Giants Keep Rolling; Slater's 2-Run Homer Lifts Team To 52nd Win Of Season
PHOENIX (AP) — San Francisco manager Gabe Kapler opted to have Austin Slater to pinch hit for Alex Dickerson to lead off the fifth inning.
Slater ended up grounding out, but he made up for it with a big blast at a crucial moment.
Slater hit a two-run homer in the eighth inning, Mike Yastrzemski also had a two-run shot and the Giants rallied to beat the struggling Arizona Diamondbacks 6-5 on Saturday night.
"We depend on Slater and I thought that was an important enough at-bat to get him into the game," Kapler said. "Obviously, he got the biggest hit of the night for us."
The Giants hit three homers to end a season-long four-game losing streak in an 11-4 win Friday and again took the Diamondbacks down with the long ball.
Arizona went up 5-4 on David Peralta's bloop single in the fifth inning, but Slater fouled off a couple of good pitches from Ryan Buchter (0-2) before hitting a 463-foot homer to center.
San Francisco has scored 214 of its 405 runs (52.8%) of its runs this season on homers.
Dominic Leone (2-0) struck out two in the seventh inning and Jake McGee worked a perfect ninth for his 16th save in 18 chances, improving the Giants to a majors-best 52-30. San Francisco overcame a season-high three errors and Thairo Estrada getting picked off first in the eighth.
"I don't think we played our crisp brand of baseball defensively or on the bases," Kapler said. "We weren't at our best and are going to need to be better than that."
Nick Ahmed hit a two-run homer to help Arizona rally from an early four-run deficit, but the bullpen had another letdown. The last-place Diamondbacks have lost six of seven.
"We fell down four runs, fought back and tied it, and took the lead," Diamondbacks manager Torey Lovullo said. "We just got clipped. We just have to do a better job on the mound."
Diamondbacks starter Jake Faria allowed a run in four innings against St. Louis on June 28 in his first big league start since 2018. The right-hander escaped a jam in the first inning against the Giants, but couldn't wriggle out of trouble in the third.
San Francisco wore red caps as part of Major League Baseball's Fourth of July promotion, a glaring change from the Giants' usual black.
Yastrzemski hit his 12th homer, a two-run shot, followed by Brandon Crawford's run-scoring triple and Donovan Solano's RBI single.
"He was OK," Lovullo said of Faria. "I think the line score was little worse than what it was.
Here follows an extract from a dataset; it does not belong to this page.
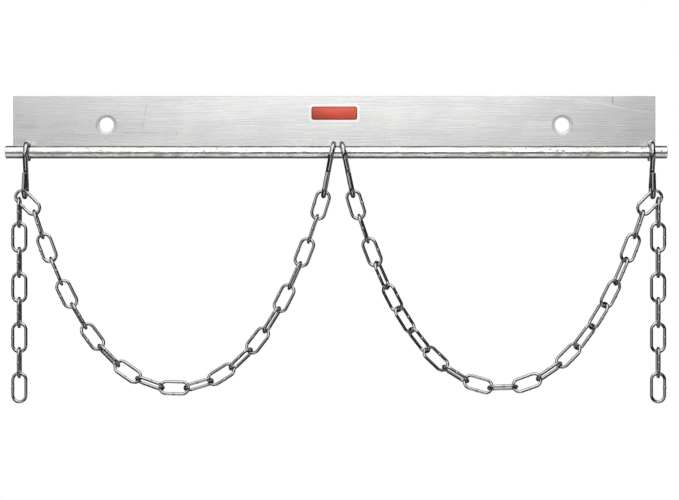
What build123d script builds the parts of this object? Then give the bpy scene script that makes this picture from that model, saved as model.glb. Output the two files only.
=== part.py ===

He attacked the zone, had real good spin on his secondary pitches and he competed.
Giants starter Sammy Long couldn't hold the lead.
Asdrubal Cabrera and Christian Walker each had run-scoring singles in the third inning, and Ahmed tied it at 4 with a two-run homer just over the wall in right in the fourth.
"I was just trying to stay through the middle of the field and got just enough of the barrel on it," Ahmed said.